まあこの状況、いつになっても慣れることはないと思う。

でもそんな私の怒りを共有してくれる人たちが氷上にいた。

チームメイト達。
こういう汚い攻撃には果敢に向かってくれる。まさに敵討。

仕返しはスポーツ精神には外れてしまうかも知れないけど、仲間を大切にするということではオッケー?

今回はベテランというベテランが飛び出して次男坊をヒットした相手選手に出動。相手チームからも次々と選手が応戦して大乱闘に。

今までは試合の熱がヒートアップしすぎて大乱闘なんて呆れてしまっていた私ですが、次男坊が原因で乱闘になると、勝手に感動してちょっと嬉し泣きです。

私は何もできないけれど、ちゃんと守ってくれるチームメイトがいる。もうそれだけで泣けます。

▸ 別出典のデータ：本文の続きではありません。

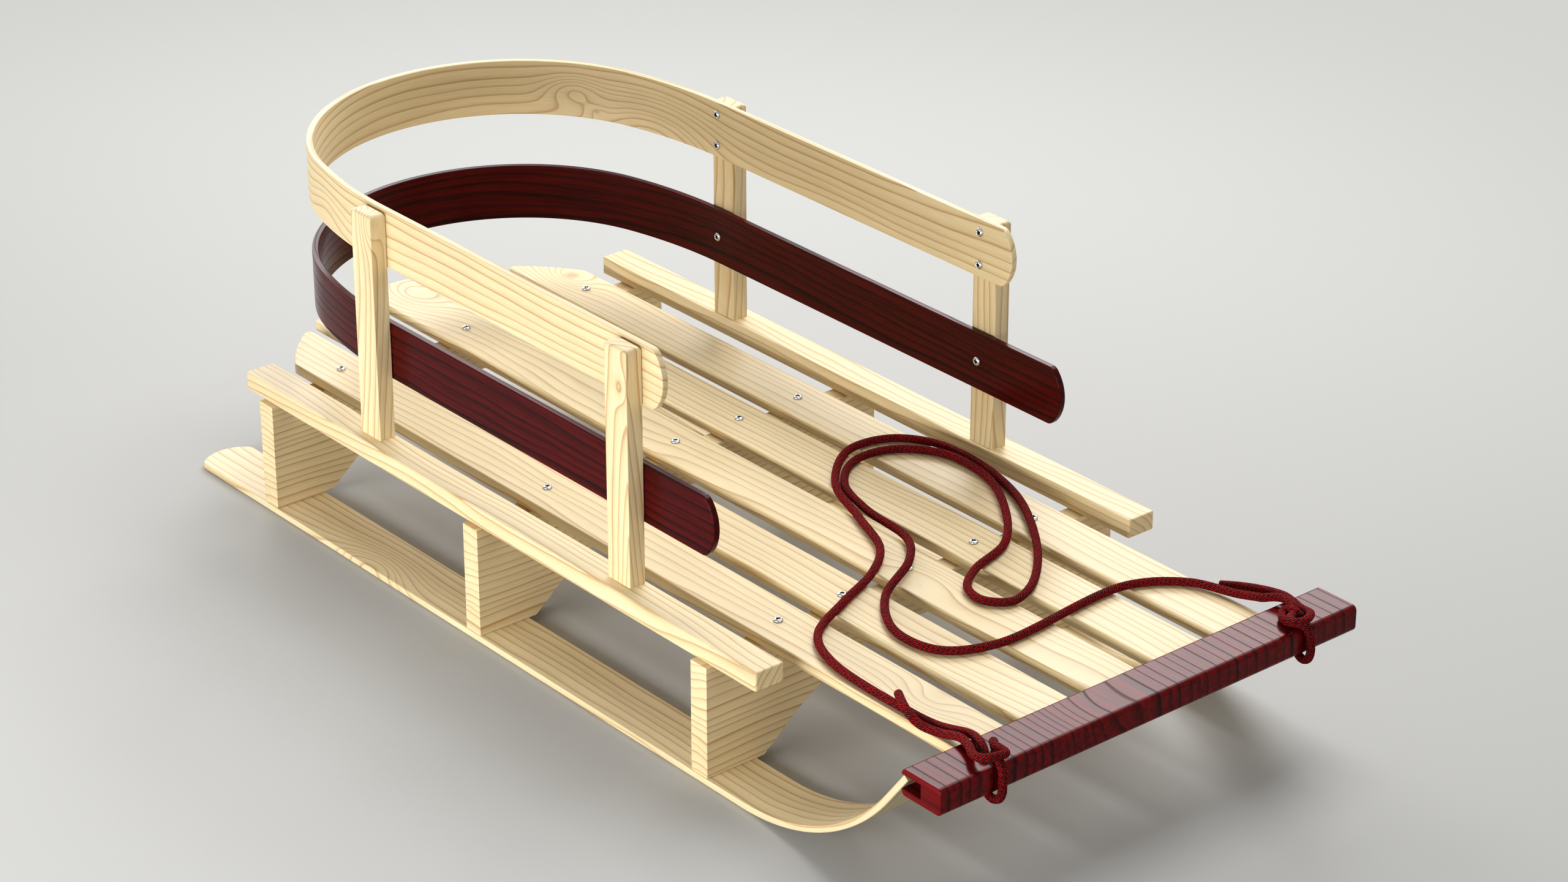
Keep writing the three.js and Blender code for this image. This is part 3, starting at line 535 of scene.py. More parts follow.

いつか彼がベテランになった時、後輩を守ってあげられよう、強く太くなって欲しい。でも今はしっかり守ってもらおう。

試合後、

今日は息子を守ってくれてありがとう。

と先輩選手に伝えると

We got his back. Don’t worry!
僕たちがついてるから心配しないで。って感じ?

また泣きました。青春だなあ。
残りのシーズン、誰も怪我をすることなく無事みんなでプレイオフに進めますように。

大分日が長くなってきました。久しぶりに夕方5時前にリンクまで送っていくと、随分明るい。
画像は会場に向かうドライブ中次男が撮影しました。